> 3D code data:

——————————

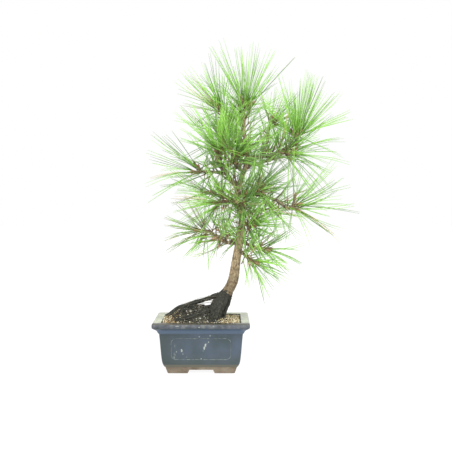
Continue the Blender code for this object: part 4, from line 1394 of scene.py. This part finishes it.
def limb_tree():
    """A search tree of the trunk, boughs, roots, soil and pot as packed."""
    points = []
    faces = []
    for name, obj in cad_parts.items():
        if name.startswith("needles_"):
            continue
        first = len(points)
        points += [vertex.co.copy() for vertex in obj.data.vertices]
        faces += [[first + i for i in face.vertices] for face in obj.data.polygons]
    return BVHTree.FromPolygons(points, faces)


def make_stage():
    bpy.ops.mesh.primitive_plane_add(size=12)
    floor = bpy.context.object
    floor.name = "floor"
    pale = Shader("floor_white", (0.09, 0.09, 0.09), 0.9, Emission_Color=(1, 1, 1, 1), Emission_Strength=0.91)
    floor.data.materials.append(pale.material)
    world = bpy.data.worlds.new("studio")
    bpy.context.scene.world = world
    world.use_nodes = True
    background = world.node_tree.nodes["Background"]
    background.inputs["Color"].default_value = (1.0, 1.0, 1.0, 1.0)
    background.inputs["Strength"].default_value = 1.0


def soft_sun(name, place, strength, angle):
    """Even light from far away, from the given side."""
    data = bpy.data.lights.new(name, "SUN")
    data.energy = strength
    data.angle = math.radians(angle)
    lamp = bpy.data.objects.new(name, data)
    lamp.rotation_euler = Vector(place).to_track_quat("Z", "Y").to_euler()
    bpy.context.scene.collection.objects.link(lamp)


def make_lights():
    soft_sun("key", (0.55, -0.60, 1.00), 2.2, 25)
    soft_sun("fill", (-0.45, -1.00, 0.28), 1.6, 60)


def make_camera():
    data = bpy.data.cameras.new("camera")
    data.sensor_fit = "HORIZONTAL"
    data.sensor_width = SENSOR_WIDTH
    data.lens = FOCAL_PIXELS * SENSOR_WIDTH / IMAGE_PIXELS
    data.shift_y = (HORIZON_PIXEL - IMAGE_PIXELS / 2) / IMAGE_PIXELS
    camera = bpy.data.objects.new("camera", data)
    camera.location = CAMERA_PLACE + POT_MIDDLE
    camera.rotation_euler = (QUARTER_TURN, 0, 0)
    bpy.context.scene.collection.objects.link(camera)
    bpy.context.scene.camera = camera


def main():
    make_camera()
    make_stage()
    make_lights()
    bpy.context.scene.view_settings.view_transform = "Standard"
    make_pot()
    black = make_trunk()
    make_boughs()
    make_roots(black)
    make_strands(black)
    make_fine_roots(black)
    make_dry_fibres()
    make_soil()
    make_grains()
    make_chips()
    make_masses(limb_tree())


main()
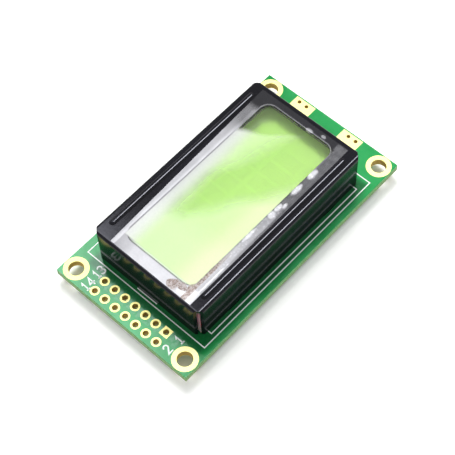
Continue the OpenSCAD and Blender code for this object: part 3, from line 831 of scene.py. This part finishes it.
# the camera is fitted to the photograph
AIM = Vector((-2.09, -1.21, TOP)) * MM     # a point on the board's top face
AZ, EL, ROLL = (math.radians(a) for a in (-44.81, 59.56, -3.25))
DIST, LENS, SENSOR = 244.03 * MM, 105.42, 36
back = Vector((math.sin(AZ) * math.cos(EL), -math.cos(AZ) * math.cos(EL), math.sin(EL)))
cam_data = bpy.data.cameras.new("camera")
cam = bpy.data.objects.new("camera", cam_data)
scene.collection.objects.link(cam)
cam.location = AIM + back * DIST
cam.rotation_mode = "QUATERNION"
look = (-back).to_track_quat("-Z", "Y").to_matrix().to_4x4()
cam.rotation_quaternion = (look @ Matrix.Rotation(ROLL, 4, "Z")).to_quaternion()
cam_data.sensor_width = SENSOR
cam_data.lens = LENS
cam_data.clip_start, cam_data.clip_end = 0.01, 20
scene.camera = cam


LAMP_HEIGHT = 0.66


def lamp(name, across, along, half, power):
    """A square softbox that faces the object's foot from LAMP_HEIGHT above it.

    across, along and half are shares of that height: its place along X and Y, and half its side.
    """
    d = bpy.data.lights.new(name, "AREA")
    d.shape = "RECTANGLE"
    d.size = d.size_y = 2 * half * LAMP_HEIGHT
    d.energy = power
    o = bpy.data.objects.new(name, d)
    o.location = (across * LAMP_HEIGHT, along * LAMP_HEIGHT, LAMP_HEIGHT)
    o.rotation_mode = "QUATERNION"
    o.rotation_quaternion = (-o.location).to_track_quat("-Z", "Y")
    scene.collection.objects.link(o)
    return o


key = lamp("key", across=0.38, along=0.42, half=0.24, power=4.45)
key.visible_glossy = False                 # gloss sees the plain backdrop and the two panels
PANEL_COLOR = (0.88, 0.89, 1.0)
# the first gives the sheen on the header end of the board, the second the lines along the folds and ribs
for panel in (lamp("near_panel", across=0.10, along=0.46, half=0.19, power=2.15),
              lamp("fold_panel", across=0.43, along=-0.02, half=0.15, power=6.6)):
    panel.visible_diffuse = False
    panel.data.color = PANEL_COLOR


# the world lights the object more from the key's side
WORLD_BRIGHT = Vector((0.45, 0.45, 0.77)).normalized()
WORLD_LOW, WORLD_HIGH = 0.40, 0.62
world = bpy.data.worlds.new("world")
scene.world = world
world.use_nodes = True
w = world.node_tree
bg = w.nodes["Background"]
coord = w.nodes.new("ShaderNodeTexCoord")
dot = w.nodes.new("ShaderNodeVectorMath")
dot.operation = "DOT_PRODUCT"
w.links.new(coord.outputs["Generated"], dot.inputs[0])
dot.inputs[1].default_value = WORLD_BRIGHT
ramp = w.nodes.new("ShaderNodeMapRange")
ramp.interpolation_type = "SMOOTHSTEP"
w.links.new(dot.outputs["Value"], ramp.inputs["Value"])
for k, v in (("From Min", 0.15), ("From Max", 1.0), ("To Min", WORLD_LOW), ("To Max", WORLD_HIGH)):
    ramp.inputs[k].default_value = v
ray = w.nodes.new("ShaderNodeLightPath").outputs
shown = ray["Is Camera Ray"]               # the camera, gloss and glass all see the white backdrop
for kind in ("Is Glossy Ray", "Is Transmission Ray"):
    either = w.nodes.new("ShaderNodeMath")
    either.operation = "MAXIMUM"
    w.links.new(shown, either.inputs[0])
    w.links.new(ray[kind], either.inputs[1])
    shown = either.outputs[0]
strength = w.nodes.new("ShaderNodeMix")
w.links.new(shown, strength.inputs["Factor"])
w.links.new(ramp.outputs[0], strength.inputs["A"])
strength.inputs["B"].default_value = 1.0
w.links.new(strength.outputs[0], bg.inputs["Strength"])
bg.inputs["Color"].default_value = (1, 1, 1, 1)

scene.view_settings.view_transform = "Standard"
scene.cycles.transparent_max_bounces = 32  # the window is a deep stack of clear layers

——————————

> Task to carry out: Give back exactly the material above from its opening line to the line bearing "0.28), 1.6, 60)".

> Solution to the problem:
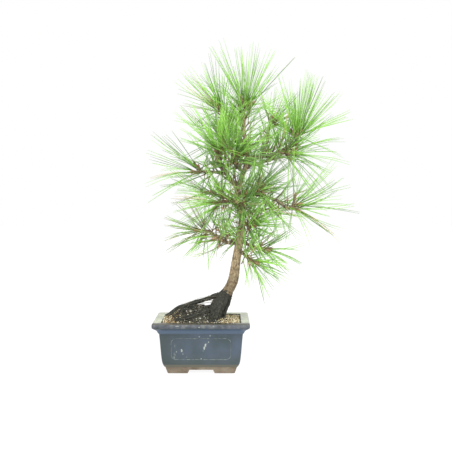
Continue the Blender code for this object: part 4, from line 1394 of scene.py. This part finishes it.
def limb_tree():
    """A search tree of the trunk, boughs, roots, soil and pot as packed."""
    points = []
    faces = []
    for name, obj in cad_parts.items():
        if name.startswith("needles_"):
            continue
        first = len(points)
        points += [vertex.co.copy() for vertex in obj.data.vertices]
        faces += [[first + i for i in face.vertices] for face in obj.data.polygons]
    return BVHTree.FromPolygons(points, faces)


def make_stage():
    bpy.ops.mesh.primitive_plane_add(size=12)
    floor = bpy.context.object
    floor.name = "floor"
    pale = Shader("floor_white", (0.09, 0.09, 0.09), 0.9, Emission_Color=(1, 1, 1, 1), Emission_Strength=0.91)
    floor.data.materials.append(pale.material)
    world = bpy.data.worlds.new("studio")
    bpy.context.scene.world = world
    world.use_nodes = True
    background = world.node_tree.nodes["Background"]
    background.inputs["Color"].default_value = (1.0, 1.0, 1.0, 1.0)
    background.inputs["Strength"].default_value = 1.0


def soft_sun(name, place, strength, angle):
    """Even light from far away, from the given side."""
    data = bpy.data.lights.new(name, "SUN")
    data.energy = strength
    data.angle = math.radians(angle)
    lamp = bpy.data.objects.new(name, data)
    lamp.rotation_euler = Vector(place).to_track_quat("Z", "Y").to_euler()
    bpy.context.scene.collection.objects.link(lamp)


def make_lights():
    soft_sun("key", (0.55, -0.60, 1.00), 2.2, 25)
    soft_sun("fill", (-0.45, -1.00, 0.28), 1.6, 60)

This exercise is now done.